[CAD and scene scripts]
-- begin --
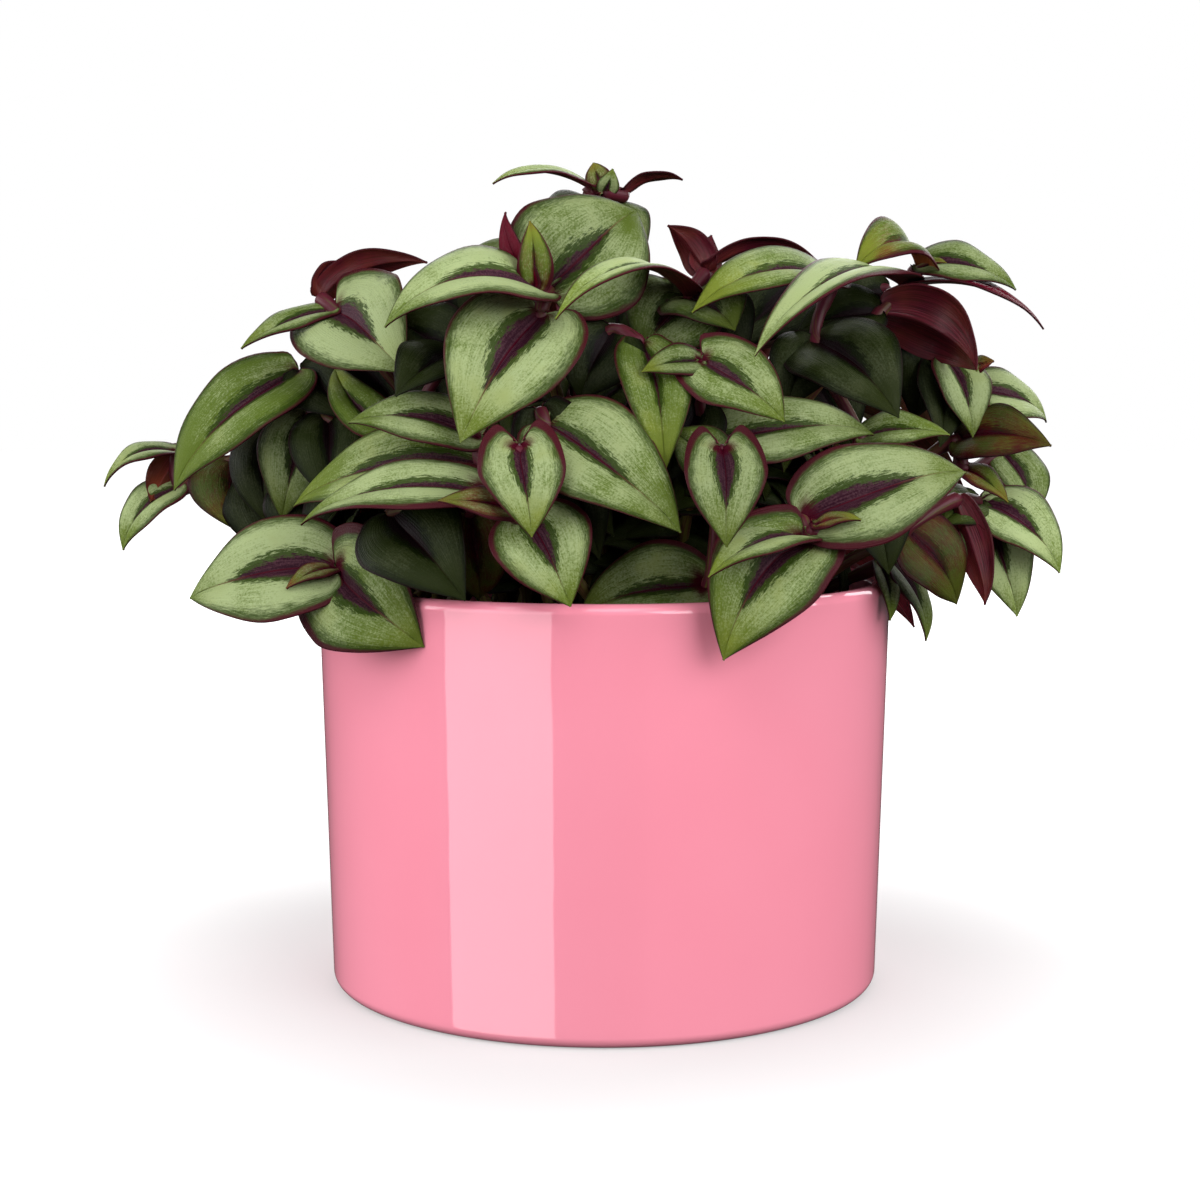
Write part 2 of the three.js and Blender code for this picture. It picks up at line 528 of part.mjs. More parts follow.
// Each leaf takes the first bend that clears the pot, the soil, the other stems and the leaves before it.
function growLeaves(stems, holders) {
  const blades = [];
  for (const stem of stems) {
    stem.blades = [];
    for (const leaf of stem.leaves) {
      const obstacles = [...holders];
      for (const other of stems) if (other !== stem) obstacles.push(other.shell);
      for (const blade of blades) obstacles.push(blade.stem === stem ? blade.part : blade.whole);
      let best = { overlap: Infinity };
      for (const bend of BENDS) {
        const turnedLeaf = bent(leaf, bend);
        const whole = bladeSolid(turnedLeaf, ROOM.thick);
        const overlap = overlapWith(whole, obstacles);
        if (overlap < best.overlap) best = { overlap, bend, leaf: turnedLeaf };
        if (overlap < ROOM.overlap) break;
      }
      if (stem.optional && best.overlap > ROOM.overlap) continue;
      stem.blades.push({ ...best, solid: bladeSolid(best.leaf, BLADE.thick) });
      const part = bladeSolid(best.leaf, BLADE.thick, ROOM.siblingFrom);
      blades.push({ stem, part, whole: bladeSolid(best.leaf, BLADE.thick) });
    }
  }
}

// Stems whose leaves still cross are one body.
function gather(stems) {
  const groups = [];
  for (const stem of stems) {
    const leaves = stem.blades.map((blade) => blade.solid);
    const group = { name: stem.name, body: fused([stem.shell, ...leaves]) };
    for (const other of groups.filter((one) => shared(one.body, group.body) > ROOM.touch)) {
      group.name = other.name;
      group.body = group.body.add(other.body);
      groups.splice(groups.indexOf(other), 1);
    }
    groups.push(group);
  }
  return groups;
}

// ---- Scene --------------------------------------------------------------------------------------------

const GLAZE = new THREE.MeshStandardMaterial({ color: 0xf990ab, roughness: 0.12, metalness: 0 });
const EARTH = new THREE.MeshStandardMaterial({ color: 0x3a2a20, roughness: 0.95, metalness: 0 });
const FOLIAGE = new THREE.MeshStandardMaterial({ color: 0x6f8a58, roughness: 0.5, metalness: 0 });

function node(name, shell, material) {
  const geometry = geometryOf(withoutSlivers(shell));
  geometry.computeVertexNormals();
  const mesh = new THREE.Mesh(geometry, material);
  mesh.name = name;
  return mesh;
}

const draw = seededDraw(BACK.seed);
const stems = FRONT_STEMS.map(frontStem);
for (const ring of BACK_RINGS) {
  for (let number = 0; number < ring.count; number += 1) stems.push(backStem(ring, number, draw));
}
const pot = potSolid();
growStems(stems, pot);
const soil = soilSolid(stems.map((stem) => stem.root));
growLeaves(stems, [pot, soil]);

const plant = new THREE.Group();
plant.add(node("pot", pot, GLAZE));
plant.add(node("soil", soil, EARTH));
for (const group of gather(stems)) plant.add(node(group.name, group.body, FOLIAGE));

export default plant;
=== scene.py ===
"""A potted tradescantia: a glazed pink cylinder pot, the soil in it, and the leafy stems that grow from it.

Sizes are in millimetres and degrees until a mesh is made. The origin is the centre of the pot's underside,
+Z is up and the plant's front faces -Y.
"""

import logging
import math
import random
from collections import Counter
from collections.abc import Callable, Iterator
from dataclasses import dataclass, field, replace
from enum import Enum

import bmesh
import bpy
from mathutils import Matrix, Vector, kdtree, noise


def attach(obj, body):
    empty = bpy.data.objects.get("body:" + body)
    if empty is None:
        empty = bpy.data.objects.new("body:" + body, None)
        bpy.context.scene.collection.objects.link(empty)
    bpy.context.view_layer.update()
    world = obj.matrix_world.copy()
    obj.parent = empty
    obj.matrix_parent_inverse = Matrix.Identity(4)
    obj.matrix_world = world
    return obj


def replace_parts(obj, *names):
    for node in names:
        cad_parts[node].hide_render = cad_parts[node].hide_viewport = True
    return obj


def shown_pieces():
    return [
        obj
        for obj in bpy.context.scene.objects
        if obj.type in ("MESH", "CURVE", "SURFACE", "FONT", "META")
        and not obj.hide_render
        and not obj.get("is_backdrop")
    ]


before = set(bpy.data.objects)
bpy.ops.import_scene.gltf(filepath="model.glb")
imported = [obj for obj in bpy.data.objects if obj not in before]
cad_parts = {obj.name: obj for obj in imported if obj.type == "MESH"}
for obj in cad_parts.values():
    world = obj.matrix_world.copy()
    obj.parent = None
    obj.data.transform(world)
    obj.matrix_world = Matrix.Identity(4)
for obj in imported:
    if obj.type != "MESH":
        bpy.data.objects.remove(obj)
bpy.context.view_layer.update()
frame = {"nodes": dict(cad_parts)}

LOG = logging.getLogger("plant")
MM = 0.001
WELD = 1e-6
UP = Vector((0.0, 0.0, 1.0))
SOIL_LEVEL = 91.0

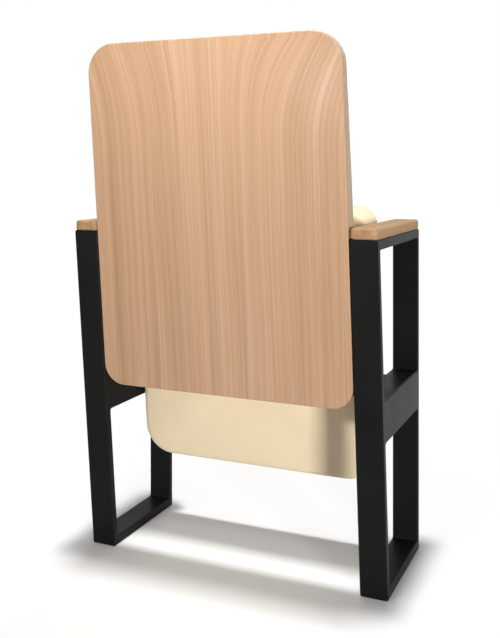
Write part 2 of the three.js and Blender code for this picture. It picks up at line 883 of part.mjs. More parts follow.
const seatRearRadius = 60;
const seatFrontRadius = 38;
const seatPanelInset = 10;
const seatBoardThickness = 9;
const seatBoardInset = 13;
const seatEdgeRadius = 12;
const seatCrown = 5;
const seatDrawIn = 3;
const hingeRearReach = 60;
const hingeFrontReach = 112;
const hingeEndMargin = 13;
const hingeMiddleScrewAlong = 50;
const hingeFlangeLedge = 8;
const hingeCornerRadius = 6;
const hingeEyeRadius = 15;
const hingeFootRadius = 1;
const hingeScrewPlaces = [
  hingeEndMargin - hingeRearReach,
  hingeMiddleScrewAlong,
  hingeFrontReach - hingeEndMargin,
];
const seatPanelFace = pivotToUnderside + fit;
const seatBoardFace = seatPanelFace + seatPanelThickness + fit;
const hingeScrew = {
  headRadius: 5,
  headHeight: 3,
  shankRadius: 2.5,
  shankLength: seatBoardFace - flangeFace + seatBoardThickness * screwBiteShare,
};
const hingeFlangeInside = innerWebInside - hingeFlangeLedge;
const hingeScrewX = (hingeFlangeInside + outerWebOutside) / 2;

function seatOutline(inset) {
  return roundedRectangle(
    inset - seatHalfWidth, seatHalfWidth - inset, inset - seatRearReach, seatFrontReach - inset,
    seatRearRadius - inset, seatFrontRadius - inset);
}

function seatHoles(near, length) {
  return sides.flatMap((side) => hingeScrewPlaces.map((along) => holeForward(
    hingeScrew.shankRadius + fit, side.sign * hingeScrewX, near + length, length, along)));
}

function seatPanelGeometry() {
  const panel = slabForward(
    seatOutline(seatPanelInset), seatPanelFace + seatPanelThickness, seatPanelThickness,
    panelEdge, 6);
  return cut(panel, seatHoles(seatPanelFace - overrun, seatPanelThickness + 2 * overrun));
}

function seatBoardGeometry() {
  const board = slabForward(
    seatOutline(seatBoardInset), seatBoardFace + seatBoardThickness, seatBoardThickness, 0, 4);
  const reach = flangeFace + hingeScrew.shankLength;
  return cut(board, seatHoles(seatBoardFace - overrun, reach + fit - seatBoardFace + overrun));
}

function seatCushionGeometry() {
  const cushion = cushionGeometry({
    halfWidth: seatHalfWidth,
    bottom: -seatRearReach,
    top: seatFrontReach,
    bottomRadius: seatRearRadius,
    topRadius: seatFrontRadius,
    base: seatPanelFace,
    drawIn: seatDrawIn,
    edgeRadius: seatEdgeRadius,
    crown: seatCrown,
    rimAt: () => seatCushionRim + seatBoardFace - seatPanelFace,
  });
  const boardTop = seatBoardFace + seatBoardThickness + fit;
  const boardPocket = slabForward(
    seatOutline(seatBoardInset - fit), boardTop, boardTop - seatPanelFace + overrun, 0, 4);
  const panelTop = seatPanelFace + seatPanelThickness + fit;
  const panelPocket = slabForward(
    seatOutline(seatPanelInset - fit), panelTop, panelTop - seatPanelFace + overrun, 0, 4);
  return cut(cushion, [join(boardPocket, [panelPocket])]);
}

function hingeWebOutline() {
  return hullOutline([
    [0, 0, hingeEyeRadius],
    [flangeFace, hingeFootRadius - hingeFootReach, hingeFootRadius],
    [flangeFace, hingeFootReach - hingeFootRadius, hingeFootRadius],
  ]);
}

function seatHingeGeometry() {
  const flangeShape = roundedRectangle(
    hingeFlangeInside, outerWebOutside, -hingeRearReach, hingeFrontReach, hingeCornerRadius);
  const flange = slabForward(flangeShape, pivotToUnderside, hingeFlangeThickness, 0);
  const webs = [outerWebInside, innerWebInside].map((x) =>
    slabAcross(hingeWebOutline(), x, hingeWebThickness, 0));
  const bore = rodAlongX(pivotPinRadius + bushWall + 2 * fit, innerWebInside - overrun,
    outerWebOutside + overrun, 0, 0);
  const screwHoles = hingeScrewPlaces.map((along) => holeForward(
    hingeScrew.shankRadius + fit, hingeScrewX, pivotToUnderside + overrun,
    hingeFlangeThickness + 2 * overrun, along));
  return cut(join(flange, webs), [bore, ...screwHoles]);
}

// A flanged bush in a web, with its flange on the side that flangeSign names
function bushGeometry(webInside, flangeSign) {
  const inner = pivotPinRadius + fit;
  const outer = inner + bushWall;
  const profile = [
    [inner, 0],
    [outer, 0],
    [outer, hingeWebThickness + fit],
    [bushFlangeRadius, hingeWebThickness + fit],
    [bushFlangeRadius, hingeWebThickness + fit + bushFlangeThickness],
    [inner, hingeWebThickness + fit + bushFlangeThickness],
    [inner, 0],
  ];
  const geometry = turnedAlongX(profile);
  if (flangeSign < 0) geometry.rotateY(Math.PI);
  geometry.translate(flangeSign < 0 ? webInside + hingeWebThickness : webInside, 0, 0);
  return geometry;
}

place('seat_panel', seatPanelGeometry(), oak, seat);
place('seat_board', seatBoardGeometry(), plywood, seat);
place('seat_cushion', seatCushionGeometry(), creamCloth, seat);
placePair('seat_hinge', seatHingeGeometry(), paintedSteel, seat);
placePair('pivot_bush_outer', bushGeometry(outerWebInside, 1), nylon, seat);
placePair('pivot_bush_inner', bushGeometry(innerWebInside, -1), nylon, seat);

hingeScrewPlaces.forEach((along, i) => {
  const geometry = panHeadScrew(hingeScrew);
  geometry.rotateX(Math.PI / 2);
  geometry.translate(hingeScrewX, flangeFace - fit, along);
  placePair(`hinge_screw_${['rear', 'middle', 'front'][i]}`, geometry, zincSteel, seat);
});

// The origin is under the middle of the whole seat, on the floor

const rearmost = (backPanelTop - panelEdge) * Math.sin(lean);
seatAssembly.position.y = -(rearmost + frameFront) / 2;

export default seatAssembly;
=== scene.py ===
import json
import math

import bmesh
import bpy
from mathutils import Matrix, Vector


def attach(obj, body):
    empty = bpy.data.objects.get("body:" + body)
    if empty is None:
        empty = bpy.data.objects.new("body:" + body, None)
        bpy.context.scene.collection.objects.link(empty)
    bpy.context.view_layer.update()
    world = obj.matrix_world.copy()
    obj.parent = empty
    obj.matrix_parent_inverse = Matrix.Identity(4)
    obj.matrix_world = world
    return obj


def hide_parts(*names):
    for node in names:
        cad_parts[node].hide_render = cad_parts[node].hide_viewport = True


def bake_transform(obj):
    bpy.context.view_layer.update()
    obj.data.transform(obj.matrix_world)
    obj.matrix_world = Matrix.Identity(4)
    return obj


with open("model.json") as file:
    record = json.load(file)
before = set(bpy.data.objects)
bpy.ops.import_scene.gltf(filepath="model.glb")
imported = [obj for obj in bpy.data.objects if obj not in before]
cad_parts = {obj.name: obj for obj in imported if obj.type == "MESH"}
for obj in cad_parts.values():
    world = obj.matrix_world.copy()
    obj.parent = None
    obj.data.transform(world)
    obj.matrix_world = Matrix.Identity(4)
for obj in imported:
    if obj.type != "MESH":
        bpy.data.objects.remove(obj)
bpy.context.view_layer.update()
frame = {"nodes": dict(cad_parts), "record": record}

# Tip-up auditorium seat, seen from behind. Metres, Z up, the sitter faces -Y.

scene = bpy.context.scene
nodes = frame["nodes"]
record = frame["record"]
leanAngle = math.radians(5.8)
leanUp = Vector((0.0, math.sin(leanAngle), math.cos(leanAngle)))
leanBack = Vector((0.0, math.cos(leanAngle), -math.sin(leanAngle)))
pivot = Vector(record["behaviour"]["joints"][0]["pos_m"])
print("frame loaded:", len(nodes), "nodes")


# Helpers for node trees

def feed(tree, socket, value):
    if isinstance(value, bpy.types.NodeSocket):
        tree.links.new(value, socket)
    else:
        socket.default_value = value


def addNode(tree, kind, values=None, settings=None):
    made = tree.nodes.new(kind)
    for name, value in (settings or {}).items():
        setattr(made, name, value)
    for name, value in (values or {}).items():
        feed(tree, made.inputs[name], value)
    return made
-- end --
Copy out exactly the lines running from the one with "place('seat_panel', seatPanelGeometry(), oak, seat);" to the one with "record = json.load(file)", including both ends, and nothing more.

place('seat_panel', seatPanelGeometry(), oak, seat);
place('seat_board', seatBoardGeometry(), plywood, seat);
place('seat_cushion', seatCushionGeometry(), creamCloth, seat);
placePair('seat_hinge', seatHingeGeometry(), paintedSteel, seat);
placePair('pivot_bush_outer', bushGeometry(outerWebInside, 1), nylon, seat);
placePair('pivot_bush_inner', bushGeometry(innerWebInside, -1), nylon, seat);

hingeScrewPlaces.forEach((along, i) => {
  const geometry = panHeadScrew(hingeScrew);
  geometry.rotateX(Math.PI / 2);
  geometry.translate(hingeScrewX, flangeFace - fit, along);
  placePair(`hinge_screw_${['rear', 'middle', 'front'][i]}`, geometry, zincSteel, seat);
});

// The origin is under the middle of the whole seat, on the floor

const rearmost = (backPanelTop - panelEdge) * Math.sin(lean);
seatAssembly.position.y = -(rearmost + frameFront) / 2;

export default seatAssembly;
=== scene.py ===
import json
import math

import bmesh
import bpy
from mathutils import Matrix, Vector


def attach(obj, body):
    empty = bpy.data.objects.get("body:" + body)
    if empty is None:
        empty = bpy.data.objects.new("body:" + body, None)
        bpy.context.scene.collection.objects.link(empty)
    bpy.context.view_layer.update()
    world = obj.matrix_world.copy()
    obj.parent = empty
    obj.matrix_parent_inverse = Matrix.Identity(4)
    obj.matrix_world = world
    return obj


def hide_parts(*names):
    for node in names:
        cad_parts[node].hide_render = cad_parts[node].hide_viewport = True


def bake_transform(obj):
    bpy.context.view_layer.update()
    obj.data.transform(obj.matrix_world)
    obj.matrix_world = Matrix.Identity(4)
    return obj


with open("model.json") as file:
    record = json.load(file)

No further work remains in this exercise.